EXERCISE INSTRUCTIONS:
Make an exact copy of all the data.

(Saved entries)

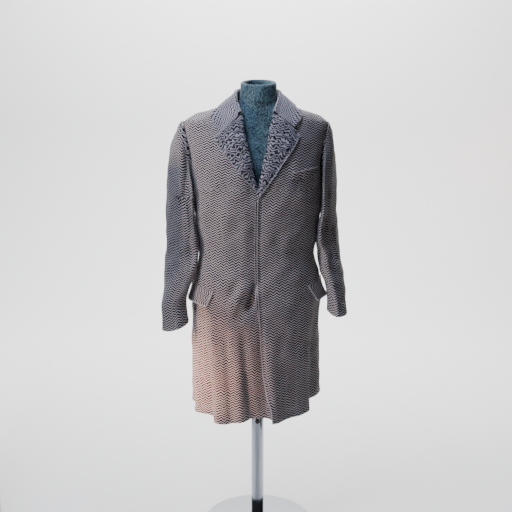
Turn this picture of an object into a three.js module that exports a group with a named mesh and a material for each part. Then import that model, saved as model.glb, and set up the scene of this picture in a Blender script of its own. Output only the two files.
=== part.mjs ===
// A herringbone wool overcoat, fly fronted, worn by a limbless dress form on a pole stand.
// Millimetres, +Z up. The origin is the middle of the base's underside. The coat faces -Y,
// and +X is the wearer's left. Left and right are the wearer's.
import * as THREE from "three";

// Driving sizes
const CLOTH = 2.4; // wall of the body panels
const SLEEVE_CLOTH = 2.2;
const LEAF = 2.2; // wall of the lapels and the collar
const FLAP = 2.8; // two layers pressed together
const SEAM = 0.35; // gap between pieces where they are sewn
const HEM_Z = 424;
const BREAK_Z = 1145; // where the left lapel starts to turn back
const UNDERLAP = 48; // how far the right front runs on under the left
const UNDERLAP_DEPTH = 10.5; // how far the right front lies behind the left there

const ARMHOLE = { bottom: 1172, top: 1379, frontAngle: 21, backAngle: 24 };

const POLE_RADIUS = 21;
const BASE = { radius: 180, edge: 8, crown: 16 };
const FORM_BOTTOM_Z = 700;
const FLY = { showing: 6, width: 46, bottom: 742, top: 1138, depth: 3.3 };
const KNOB = { radius: 8, length: 18, z: 375 };

// The coat's outer surface by height: half width, depth before and behind the pole, squareness
// of the section (2 is an ellipse), and how far its middle stands off the pole in X.
const BODY = [
  { z: 400, half: 212, front: 168, back: 166, square: 2.2, middle: -6 },
  { z: 520, half: 212, front: 161, back: 158, square: 2.2, middle: -7 },
  { z: 650, half: 211, front: 151, back: 150, square: 2.2, middle: -8 },
  { z: 789, half: 211, front: 143, back: 145, square: 2.3, middle: -8 },
  { z: 870, half: 203, front: 137, back: 138, square: 2.3, middle: -7 },
  { z: 958, half: 189, front: 131, back: 128, square: 2.3, middle: -3 },
  { z: 1040, half: 198, front: 135, back: 128, square: 2.3, middle: -1 },
  { z: 1120, half: 206, front: 140, back: 132, square: 2.35, middle: 0 },
  { z: 1172, half: 211, front: 140, back: 135, square: 2.4, middle: -1 },
  { z: 1230, half: 218, front: 136, back: 138, square: 2.4, middle: -3 },
  { z: 1290, half: 224, front: 126, back: 137, square: 2.4, middle: -6 },
  { z: 1340, half: 231, front: 112, back: 128, square: 2.3, middle: -7 },
  { z: 1366, half: 233, front: 102, back: 120, square: 2.2, middle: -6 },
  { z: 1379, half: 229, front: 97, back: 114, square: 2.1, middle: -5 },
  { z: 1393, half: 209, front: 91, back: 107, square: 2.0, middle: -4 },
  { z: 1407, half: 178, front: 85, back: 99, square: 1.95, middle: -3 },
  { z: 1417, half: 146, front: 80, back: 93, square: 1.9, middle: -2 },
  { z: 1427, half: 111, front: 75, back: 86, square: 1.9, middle: 0 },
  { z: 1437, half: 84, front: 70, back: 79, square: 2.0, middle: 0 },
];

// Rows of every body panel, hem to neck. Those between armhole and sleeve are shared with the
// sleeve's points, so that both edges of the seam are the same line.
const SKIRT_ROWS = [424, 478, 536, 596, 658, 720, 780, 840, 900, 962, 1025, 1088, 1145];
const SHOULDER_ROWS = [1387, 1395, 1403, 1411, 1420, 1428, 1437];
const ARMHOLE_STEPS = 11; // from the armhole's top to its bottom

// Flutes of the skirt. angle is round the body from the front's middle, spread its half width,
// both in degrees; depth is at the hem, outwards; top is where it dies away.
const SKIRT_FOLDS = [
  { angle: 50, spread: 11, depth: -4, top: 840 },
  { angle: 72, spread: 11, depth: -42, top: 850 },
  { angle: 107, spread: 14, depth: 16, top: 900 },
  { angle: 128, spread: 9, depth: -11, top: 820 },
  { angle: 150, spread: 11, depth: 12, top: 900 },
  { angle: 171, spread: 8, depth: -12, top: 860 },
  { angle: -168, spread: 9, depth: 12, top: 880 },
  { angle: -145, spread: 9, depth: -10, top: 800 },
  { angle: -122, spread: 10, depth: 11, top: 860 },
  { angle: -98, spread: 10, depth: 6, top: 840 },
  { angle: -80, spread: 8, depth: -21, top: 830 },
  { angle: -62, spread: 8, depth: 9, top: 800 },
  { angle: -47, spread: 6, depth: -9, top: 760 },
  { angle: -26, spread: 9, depth: 15, top: 780 },
  { angle: 32, spread: 9, depth: -6, top: 640 },
];
// Flutes that only one front has, near its edge.
const LEFT_EDGE_FOLDS = [{ angle: 13, spread: 10, depth: 17, top: 700 }];
const RIGHT_EDGE_FOLDS = [
  { angle: 4, spread: 9, depth: -24, top: 740 },
  { angle: -7, spread: 5, depth: -6, top: 860 },
];
// How much higher the hem hangs than at the front's middle, round the body.
const HEM_RISE = [
  { angle: -180, rise: 4 }, { angle: -100, rise: 12 }, { angle: -55, rise: 6 },
  { angle: -24, rise: -8 }, { angle: 0, rise: 0 }, { angle: 14, rise: 0 }, { angle: 58, rise: 13 },
  { angle: 95, rise: 42 }, { angle: 125, rise: 36 }, { angle: 180, rise: 4 },
];
// Drag lines, from one place on the body to another: a soft trough or ridge between the two.
const DRAGS = [
  { angle0: -2, z0: 838, angle1: -13, z1: 770, spread: 15, depth: -9 },
  { angle0: -5, z0: 872, angle1: -22, z1: 800, spread: 13, depth: 5 },
];

// The left front's edge, and the line on which each lapel rolls, as X by height.
const EDGE = [
  { z: 424, x: 44 }, { z: 463, x: 41 }, { z: 510, x: 28 }, { z: 590, x: 14 }, { z: 690, x: 8 },
  { z: 790, x: 3 }, { z: 850, x: -1 }, { z: 958, x: -3 }, { z: 1100, x: -2 }, { z: 1145, x: 0 },
];
const ROLL_LEFT = [
  { z: 1145, x: 1 }, { z: 1200, x: 10 }, { z: 1265, x: 24 }, { z: 1345, x: 40 },
  { z: 1405, x: 52 }, { z: 1437, x: 66 },
];
const ROLL_RIGHT = [
  { z: 1100, x: 44 }, { z: 1145, x: 13 }, { z: 1165, x: 3 }, { z: 1195, x: -7 },
  { z: 1250, x: -21 }, { z: 1320, x: -38 }, { z: 1403, x: -52 }, { z: 1437, x: -66 },
];

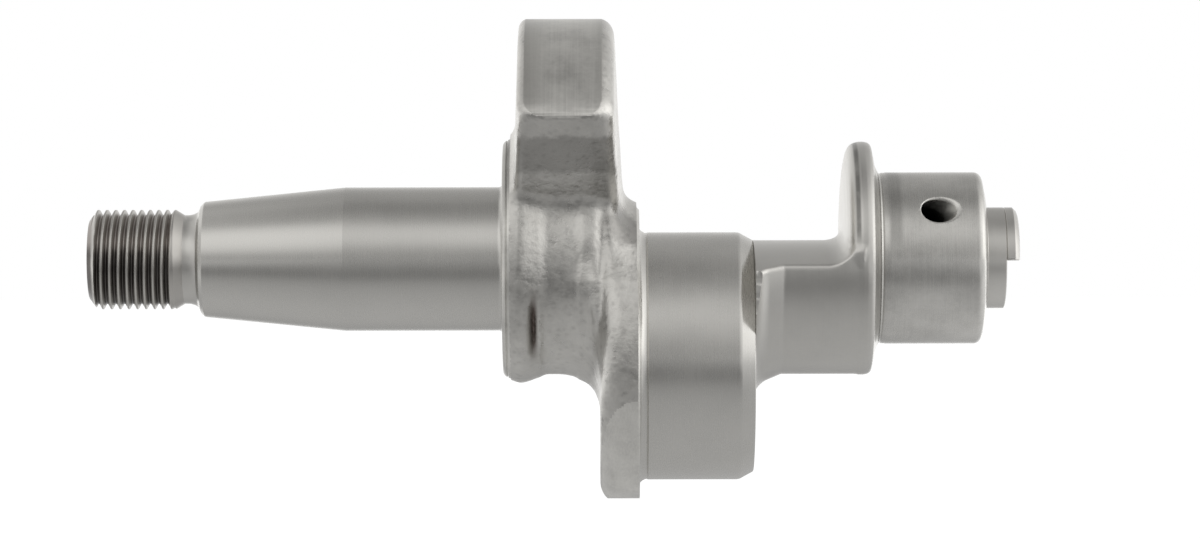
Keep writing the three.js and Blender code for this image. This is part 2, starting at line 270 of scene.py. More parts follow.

THE SOLUTION:
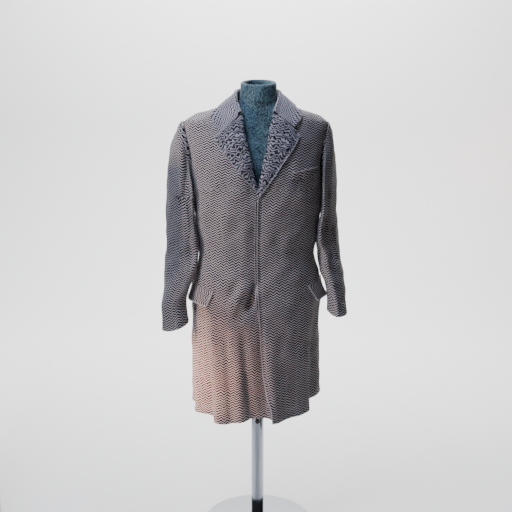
Turn this picture of an object into a three.js module that exports a group with a named mesh and a material for each part. Then import that model, saved as model.glb, and set up the scene of this picture in a Blender script of its own. Output only the two files.
=== part.mjs ===
// A herringbone wool overcoat, fly fronted, worn by a limbless dress form on a pole stand.
// Millimetres, +Z up. The origin is the middle of the base's underside. The coat faces -Y,
// and +X is the wearer's left. Left and right are the wearer's.
import * as THREE from "three";

// Driving sizes
const CLOTH = 2.4; // wall of the body panels
const SLEEVE_CLOTH = 2.2;
const LEAF = 2.2; // wall of the lapels and the collar
const FLAP = 2.8; // two layers pressed together
const SEAM = 0.35; // gap between pieces where they are sewn
const HEM_Z = 424;
const BREAK_Z = 1145; // where the left lapel starts to turn back
const UNDERLAP = 48; // how far the right front runs on under the left
const UNDERLAP_DEPTH = 10.5; // how far the right front lies behind the left there

const ARMHOLE = { bottom: 1172, top: 1379, frontAngle: 21, backAngle: 24 };

const POLE_RADIUS = 21;
const BASE = { radius: 180, edge: 8, crown: 16 };
const FORM_BOTTOM_Z = 700;
const FLY = { showing: 6, width: 46, bottom: 742, top: 1138, depth: 3.3 };
const KNOB = { radius: 8, length: 18, z: 375 };

// The coat's outer surface by height: half width, depth before and behind the pole, squareness
// of the section (2 is an ellipse), and how far its middle stands off the pole in X.
const BODY = [
  { z: 400, half: 212, front: 168, back: 166, square: 2.2, middle: -6 },
  { z: 520, half: 212, front: 161, back: 158, square: 2.2, middle: -7 },
  { z: 650, half: 211, front: 151, back: 150, square: 2.2, middle: -8 },
  { z: 789, half: 211, front: 143, back: 145, square: 2.3, middle: -8 },
  { z: 870, half: 203, front: 137, back: 138, square: 2.3, middle: -7 },
  { z: 958, half: 189, front: 131, back: 128, square: 2.3, middle: -3 },
  { z: 1040, half: 198, front: 135, back: 128, square: 2.3, middle: -1 },
  { z: 1120, half: 206, front: 140, back: 132, square: 2.35, middle: 0 },
  { z: 1172, half: 211, front: 140, back: 135, square: 2.4, middle: -1 },
  { z: 1230, half: 218, front: 136, back: 138, square: 2.4, middle: -3 },
  { z: 1290, half: 224, front: 126, back: 137, square: 2.4, middle: -6 },
  { z: 1340, half: 231, front: 112, back: 128, square: 2.3, middle: -7 },
  { z: 1366, half: 233, front: 102, back: 120, square: 2.2, middle: -6 },
  { z: 1379, half: 229, front: 97, back: 114, square: 2.1, middle: -5 },
  { z: 1393, half: 209, front: 91, back: 107, square: 2.0, middle: -4 },
  { z: 1407, half: 178, front: 85, back: 99, square: 1.95, middle: -3 },
  { z: 1417, half: 146, front: 80, back: 93, square: 1.9, middle: -2 },
  { z: 1427, half: 111, front: 75, back: 86, square: 1.9, middle: 0 },
  { z: 1437, half: 84, front: 70, back: 79, square: 2.0, middle: 0 },
];

// Rows of every body panel, hem to neck. Those between armhole and sleeve are shared with the
// sleeve's points, so that both edges of the seam are the same line.
const SKIRT_ROWS = [424, 478, 536, 596, 658, 720, 780, 840, 900, 962, 1025, 1088, 1145];
const SHOULDER_ROWS = [1387, 1395, 1403, 1411, 1420, 1428, 1437];
const ARMHOLE_STEPS = 11; // from the armhole's top to its bottom

// Flutes of the skirt. angle is round the body from the front's middle, spread its half width,
// both in degrees; depth is at the hem, outwards; top is where it dies away.
const SKIRT_FOLDS = [
  { angle: 50, spread: 11, depth: -4, top: 840 },
  { angle: 72, spread: 11, depth: -42, top: 850 },
  { angle: 107, spread: 14, depth: 16, top: 900 },
  { angle: 128, spread: 9, depth: -11, top: 820 },
  { angle: 150, spread: 11, depth: 12, top: 900 },
  { angle: 171, spread: 8, depth: -12, top: 860 },
  { angle: -168, spread: 9, depth: 12, top: 880 },
  { angle: -145, spread: 9, depth: -10, top: 800 },
  { angle: -122, spread: 10, depth: 11, top: 860 },
  { angle: -98, spread: 10, depth: 6, top: 840 },
  { angle: -80, spread: 8, depth: -21, top: 830 },
  { angle: -62, spread: 8, depth: 9, top: 800 },
  { angle: -47, spread: 6, depth: -9, top: 760 },
  { angle: -26, spread: 9, depth: 15, top: 780 },
  { angle: 32, spread: 9, depth: -6, top: 640 },
];
// Flutes that only one front has, near its edge.
const LEFT_EDGE_FOLDS = [{ angle: 13, spread: 10, depth: 17, top: 700 }];
const RIGHT_EDGE_FOLDS = [
  { angle: 4, spread: 9, depth: -24, top: 740 },
  { angle: -7, spread: 5, depth: -6, top: 860 },
];
// How much higher the hem hangs than at the front's middle, round the body.
const HEM_RISE = [
  { angle: -180, rise: 4 }, { angle: -100, rise: 12 }, { angle: -55, rise: 6 },
  { angle: -24, rise: -8 }, { angle: 0, rise: 0 }, { angle: 14, rise: 0 }, { angle: 58, rise: 13 },
  { angle: 95, rise: 42 }, { angle: 125, rise: 36 }, { angle: 180, rise: 4 },
];
// Drag lines, from one place on the body to another: a soft trough or ridge between the two.
const DRAGS = [
  { angle0: -2, z0: 838, angle1: -13, z1: 770, spread: 15, depth: -9 },
  { angle0: -5, z0: 872, angle1: -22, z1: 800, spread: 13, depth: 5 },
];

// The left front's edge, and the line on which each lapel rolls, as X by height.
const EDGE = [
  { z: 424, x: 44 }, { z: 463, x: 41 }, { z: 510, x: 28 }, { z: 590, x: 14 }, { z: 690, x: 8 },
  { z: 790, x: 3 }, { z: 850, x: -1 }, { z: 958, x: -3 }, { z: 1100, x: -2 }, { z: 1145, x: 0 },
];
const ROLL_LEFT = [
  { z: 1145, x: 1 }, { z: 1200, x: 10 }, { z: 1265, x: 24 }, { z: 1345, x: 40 },
  { z: 1405, x: 52 }, { z: 1437, x: 66 },
];
const ROLL_RIGHT = [
  { z: 1100, x: 44 }, { z: 1145, x: 13 }, { z: 1165, x: 3 }, { z: 1195, x: -7 },
  { z: 1250, x: -21 }, { z: 1320, x: -38 }, { z: 1403, x: -52 }, { z: 1437, x: -66 },
];

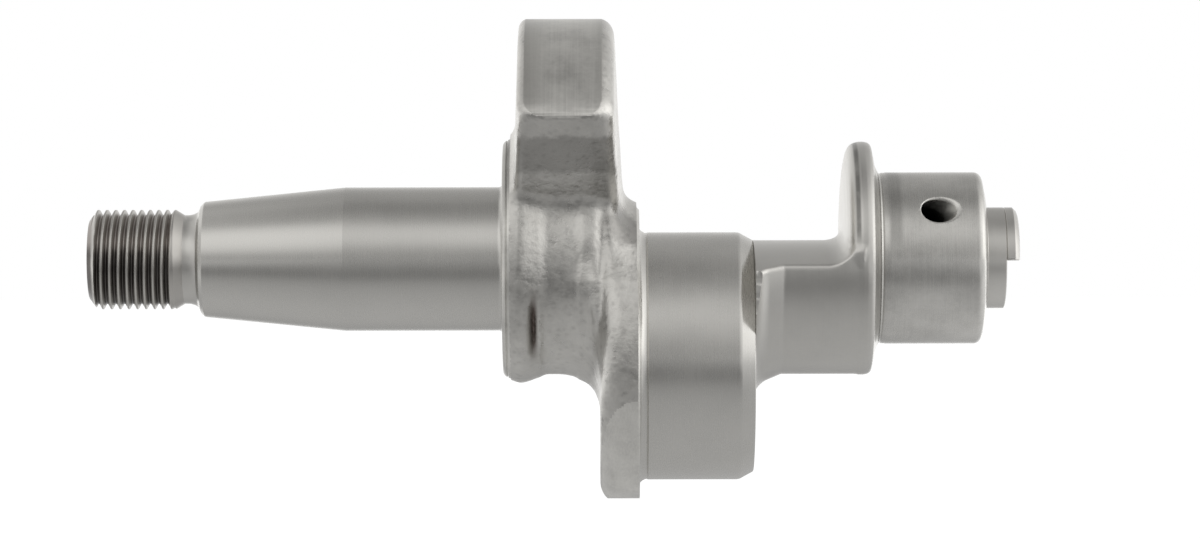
Keep writing the three.js and Blender code for this image. This is part 2, starting at line 270 of scene.py. More parts follow.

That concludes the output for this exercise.